The first two observations are positive in tone. First, by framing the question as one relating to the definition of “a dispute” rather than as requiring a detailed search for plural or singular nouns in the relevant bilateral investment treaty, Alemanni does much to advance the sophistication of the jurisprudence relating to large-scale arbitration. Furthermore, the Alemanni approach effectively avoids the debate about whether, in allowing mass, collective or multiparty arbitration, tribunals are elevating the “spirit” of the treaties over the language of the text. In so doing, Alemanni may help provide a more predictable and universally acceptable basis for decisions relating to multiparty disputes.

Second, Alemanni provides a rule that will be useful not only in cases involving so-called “mass” arbitrations such as Abaclat but also in cases involving smaller “multiparty” disputes such as Ambiente Ufficio and Alemanni.

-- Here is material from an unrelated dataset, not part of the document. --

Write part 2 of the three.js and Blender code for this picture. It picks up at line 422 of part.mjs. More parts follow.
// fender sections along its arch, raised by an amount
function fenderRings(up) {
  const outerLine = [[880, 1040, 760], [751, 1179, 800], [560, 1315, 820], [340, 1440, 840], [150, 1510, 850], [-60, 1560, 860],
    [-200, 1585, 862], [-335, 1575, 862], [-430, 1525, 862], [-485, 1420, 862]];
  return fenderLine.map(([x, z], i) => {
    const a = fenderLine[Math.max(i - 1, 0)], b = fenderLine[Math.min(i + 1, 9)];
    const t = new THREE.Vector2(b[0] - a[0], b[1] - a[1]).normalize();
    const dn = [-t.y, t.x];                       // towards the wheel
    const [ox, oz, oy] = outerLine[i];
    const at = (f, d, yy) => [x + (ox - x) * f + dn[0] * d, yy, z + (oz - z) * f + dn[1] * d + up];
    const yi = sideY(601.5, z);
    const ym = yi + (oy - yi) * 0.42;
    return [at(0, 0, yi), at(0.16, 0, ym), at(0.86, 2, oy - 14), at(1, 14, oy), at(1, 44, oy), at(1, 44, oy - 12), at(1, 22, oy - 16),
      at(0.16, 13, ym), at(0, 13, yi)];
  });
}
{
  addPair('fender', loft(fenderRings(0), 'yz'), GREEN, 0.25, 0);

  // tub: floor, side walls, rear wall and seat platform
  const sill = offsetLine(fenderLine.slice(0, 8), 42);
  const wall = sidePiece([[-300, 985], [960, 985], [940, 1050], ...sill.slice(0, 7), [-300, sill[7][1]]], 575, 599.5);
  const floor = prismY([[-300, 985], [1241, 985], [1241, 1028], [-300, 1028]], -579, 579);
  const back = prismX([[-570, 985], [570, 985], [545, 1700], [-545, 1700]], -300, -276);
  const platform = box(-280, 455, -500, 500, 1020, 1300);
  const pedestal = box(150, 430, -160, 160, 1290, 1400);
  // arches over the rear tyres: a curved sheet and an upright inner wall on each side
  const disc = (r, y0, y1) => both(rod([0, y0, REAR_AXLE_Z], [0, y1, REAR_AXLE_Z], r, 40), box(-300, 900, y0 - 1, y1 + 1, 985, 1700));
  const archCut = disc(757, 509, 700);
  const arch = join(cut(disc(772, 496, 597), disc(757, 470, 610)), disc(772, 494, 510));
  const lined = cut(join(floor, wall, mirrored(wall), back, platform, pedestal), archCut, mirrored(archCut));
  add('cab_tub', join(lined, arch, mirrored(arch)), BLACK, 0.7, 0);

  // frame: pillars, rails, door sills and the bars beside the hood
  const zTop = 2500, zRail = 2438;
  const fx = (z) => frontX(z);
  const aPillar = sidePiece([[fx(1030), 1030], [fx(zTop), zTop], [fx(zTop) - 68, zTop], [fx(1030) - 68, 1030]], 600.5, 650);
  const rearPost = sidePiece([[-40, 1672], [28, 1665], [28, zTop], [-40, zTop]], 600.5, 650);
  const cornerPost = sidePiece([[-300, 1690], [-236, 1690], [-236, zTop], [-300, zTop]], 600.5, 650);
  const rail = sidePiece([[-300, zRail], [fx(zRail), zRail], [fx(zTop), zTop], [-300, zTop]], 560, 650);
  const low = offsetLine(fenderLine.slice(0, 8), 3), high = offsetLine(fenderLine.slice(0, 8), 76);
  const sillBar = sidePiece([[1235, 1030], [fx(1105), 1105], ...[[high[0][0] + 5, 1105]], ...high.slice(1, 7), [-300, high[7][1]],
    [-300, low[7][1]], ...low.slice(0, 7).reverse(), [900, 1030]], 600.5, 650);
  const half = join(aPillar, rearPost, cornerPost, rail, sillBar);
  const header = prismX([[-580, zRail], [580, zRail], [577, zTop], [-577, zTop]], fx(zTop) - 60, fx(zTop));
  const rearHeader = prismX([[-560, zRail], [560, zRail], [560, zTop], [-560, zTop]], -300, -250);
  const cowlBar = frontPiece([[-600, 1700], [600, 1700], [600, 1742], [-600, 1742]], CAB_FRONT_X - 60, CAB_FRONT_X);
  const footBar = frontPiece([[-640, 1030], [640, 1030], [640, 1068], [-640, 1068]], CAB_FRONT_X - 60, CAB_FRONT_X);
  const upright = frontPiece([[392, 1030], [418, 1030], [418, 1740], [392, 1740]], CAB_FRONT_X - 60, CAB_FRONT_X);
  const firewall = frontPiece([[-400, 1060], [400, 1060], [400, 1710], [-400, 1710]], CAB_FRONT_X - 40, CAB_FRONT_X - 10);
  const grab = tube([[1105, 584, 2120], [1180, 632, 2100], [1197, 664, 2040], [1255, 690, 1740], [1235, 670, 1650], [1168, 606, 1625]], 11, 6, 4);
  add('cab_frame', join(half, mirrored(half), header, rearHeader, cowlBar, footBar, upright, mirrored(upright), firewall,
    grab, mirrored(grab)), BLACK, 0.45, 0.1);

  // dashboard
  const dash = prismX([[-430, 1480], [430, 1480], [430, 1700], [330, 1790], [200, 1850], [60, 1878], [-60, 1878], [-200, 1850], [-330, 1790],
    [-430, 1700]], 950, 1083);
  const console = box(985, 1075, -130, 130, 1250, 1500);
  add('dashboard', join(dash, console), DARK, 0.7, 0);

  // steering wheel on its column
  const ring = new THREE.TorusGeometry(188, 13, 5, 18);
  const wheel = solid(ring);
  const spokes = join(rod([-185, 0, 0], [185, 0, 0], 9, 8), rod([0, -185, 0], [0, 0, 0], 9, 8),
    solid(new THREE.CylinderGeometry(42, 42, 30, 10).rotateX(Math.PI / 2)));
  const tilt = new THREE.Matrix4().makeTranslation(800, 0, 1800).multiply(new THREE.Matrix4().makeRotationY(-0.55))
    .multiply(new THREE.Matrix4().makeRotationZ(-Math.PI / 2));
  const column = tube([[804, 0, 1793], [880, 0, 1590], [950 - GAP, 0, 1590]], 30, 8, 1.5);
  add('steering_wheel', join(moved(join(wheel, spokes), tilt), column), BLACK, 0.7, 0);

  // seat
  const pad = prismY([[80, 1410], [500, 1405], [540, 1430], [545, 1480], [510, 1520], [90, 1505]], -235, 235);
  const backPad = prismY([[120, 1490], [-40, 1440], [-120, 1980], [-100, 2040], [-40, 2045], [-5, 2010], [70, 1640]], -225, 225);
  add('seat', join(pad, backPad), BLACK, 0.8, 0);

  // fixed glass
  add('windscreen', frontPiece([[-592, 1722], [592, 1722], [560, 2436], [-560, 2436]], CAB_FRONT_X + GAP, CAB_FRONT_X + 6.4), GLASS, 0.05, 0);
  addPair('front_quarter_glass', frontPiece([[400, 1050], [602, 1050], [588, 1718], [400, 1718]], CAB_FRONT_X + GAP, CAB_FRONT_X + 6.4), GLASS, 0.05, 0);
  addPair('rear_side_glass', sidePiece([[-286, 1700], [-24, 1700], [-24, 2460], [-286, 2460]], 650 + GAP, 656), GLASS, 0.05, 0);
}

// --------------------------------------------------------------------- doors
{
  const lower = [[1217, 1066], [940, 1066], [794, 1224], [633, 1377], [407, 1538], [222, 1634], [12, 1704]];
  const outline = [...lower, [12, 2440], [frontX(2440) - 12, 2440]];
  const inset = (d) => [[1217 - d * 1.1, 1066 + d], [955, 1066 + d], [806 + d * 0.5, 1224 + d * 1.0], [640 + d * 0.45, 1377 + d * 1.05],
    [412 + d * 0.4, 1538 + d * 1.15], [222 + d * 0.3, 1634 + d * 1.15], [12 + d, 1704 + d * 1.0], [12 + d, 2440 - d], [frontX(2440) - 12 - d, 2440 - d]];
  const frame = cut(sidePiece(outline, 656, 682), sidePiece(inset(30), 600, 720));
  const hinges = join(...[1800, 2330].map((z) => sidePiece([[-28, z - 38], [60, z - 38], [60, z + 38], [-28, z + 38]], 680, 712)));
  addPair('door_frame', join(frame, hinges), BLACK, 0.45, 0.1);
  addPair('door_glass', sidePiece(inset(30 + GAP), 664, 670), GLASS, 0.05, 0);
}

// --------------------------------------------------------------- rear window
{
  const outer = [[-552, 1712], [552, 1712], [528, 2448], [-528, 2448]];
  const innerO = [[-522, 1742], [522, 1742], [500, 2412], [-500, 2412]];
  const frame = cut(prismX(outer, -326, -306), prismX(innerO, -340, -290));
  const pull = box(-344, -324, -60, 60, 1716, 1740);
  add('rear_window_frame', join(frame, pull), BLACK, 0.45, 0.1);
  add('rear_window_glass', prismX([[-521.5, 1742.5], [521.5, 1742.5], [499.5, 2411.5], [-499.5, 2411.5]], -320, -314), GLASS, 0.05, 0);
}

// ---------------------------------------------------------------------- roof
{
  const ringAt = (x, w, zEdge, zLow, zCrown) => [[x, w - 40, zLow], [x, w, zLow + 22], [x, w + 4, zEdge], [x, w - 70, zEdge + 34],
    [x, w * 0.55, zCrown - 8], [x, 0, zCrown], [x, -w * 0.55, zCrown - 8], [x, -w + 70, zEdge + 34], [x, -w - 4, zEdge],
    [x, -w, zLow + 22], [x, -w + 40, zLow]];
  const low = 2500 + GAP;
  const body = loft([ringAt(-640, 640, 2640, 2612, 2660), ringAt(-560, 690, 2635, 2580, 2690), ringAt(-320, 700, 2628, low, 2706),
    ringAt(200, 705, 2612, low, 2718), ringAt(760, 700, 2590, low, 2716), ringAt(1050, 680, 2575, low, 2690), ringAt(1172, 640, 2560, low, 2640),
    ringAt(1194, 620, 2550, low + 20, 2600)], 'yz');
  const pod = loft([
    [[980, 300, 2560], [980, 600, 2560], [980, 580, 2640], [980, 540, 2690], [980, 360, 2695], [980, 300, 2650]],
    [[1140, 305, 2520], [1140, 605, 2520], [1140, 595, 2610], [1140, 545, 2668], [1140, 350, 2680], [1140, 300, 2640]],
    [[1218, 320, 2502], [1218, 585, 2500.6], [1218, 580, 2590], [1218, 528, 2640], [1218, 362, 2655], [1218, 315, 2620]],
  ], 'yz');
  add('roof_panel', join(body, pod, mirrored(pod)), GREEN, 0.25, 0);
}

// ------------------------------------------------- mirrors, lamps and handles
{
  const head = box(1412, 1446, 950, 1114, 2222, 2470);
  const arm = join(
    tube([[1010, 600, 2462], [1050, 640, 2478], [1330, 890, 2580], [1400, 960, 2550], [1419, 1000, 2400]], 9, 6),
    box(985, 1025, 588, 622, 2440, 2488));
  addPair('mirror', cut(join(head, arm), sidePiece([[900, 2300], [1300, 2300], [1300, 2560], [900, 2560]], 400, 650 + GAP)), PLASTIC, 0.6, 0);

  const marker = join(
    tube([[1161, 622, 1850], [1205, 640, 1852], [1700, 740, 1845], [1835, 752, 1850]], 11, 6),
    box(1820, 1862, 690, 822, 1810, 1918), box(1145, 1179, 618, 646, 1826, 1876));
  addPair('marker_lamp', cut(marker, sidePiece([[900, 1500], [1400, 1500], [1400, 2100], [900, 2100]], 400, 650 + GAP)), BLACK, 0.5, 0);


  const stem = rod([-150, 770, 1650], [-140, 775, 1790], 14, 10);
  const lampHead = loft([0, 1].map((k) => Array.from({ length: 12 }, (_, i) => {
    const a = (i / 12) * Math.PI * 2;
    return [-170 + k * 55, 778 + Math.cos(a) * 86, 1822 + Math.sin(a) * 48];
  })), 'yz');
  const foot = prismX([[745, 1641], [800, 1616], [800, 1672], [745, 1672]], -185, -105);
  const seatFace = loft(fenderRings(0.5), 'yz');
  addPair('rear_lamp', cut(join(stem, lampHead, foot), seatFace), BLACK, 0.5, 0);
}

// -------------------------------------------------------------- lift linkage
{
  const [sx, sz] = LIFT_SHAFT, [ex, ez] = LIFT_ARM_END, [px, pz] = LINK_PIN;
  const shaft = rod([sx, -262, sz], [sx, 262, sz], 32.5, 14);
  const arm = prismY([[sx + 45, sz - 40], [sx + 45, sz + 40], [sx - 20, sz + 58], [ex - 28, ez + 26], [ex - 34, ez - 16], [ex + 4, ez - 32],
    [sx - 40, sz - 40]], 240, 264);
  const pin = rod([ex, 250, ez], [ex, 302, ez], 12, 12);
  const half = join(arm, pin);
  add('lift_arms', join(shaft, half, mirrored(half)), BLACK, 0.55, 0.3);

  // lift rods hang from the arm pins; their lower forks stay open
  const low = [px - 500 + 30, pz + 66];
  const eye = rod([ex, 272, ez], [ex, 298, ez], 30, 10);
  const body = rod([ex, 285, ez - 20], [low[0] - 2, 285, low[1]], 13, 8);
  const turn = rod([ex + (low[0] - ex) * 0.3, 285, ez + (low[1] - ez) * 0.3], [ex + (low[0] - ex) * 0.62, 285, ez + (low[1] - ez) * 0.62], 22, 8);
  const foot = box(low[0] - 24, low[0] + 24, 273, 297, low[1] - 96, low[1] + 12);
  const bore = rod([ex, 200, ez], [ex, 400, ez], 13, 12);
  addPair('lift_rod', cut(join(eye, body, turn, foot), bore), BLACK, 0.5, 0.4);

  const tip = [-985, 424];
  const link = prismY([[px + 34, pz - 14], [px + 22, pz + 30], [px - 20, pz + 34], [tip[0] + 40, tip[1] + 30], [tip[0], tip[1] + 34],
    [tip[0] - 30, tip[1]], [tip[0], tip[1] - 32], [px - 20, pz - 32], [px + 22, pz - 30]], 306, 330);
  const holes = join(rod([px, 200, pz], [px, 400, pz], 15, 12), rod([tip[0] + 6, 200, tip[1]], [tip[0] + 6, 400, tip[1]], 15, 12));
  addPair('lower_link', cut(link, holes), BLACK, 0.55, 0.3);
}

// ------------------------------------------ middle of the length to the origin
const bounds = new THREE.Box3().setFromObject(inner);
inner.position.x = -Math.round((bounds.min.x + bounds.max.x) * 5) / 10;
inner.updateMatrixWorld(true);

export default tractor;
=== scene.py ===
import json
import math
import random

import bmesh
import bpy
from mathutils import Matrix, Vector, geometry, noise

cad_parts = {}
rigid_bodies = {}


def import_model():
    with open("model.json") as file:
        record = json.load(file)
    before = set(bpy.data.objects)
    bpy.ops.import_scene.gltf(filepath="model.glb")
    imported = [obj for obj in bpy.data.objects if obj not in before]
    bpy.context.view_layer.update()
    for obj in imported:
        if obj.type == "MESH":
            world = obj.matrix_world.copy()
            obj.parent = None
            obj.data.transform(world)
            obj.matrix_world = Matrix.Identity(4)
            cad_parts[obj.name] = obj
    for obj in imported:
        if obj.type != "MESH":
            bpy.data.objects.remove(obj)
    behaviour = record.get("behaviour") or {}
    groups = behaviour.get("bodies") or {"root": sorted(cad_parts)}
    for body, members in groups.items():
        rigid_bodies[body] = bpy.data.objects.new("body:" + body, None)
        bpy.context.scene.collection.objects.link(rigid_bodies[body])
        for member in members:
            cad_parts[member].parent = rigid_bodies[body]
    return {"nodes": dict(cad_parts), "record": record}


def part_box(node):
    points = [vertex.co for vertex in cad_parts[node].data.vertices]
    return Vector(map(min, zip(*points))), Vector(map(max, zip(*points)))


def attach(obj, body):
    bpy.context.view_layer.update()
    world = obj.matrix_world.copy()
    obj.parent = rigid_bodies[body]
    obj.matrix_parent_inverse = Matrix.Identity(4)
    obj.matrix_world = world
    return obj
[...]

Since the future of large-scale investment arbitration more likely lies in these types of more modest cases, Alemanni could prove more persuasive than Abaclat in the coming years.

The third and final point inserts a note of caution and concern. Although the Alemanni tribunal’s emphasis on the factual nature of “a dispute” makes sense as a matter of jurisprudence, this approach, if adopted by other tribunals, may very well delay many jurisdictional determinations. As a result, large-scale investment arbitration could become even more expensive and time-consuming, since tribunals may be increasingly inclined to delay their decisions about consent until the merits phase. Of course, some future matters may be more amenable than Alemanni is to a preliminary decision about the nature of “a dispute” with multiple claimants, but this type of fact-laden analysis could arise in other circumstances as well.

Although Alemanni may not generate as much discussion in the international community as Abaclat, the decision on jurisdiction and admissibility is well worth reading. Indeed, Alemanni demonstrates an increasing sophistication in the analysis of large-scale investment arbitration and may become more influential than Abaclat in the coming years.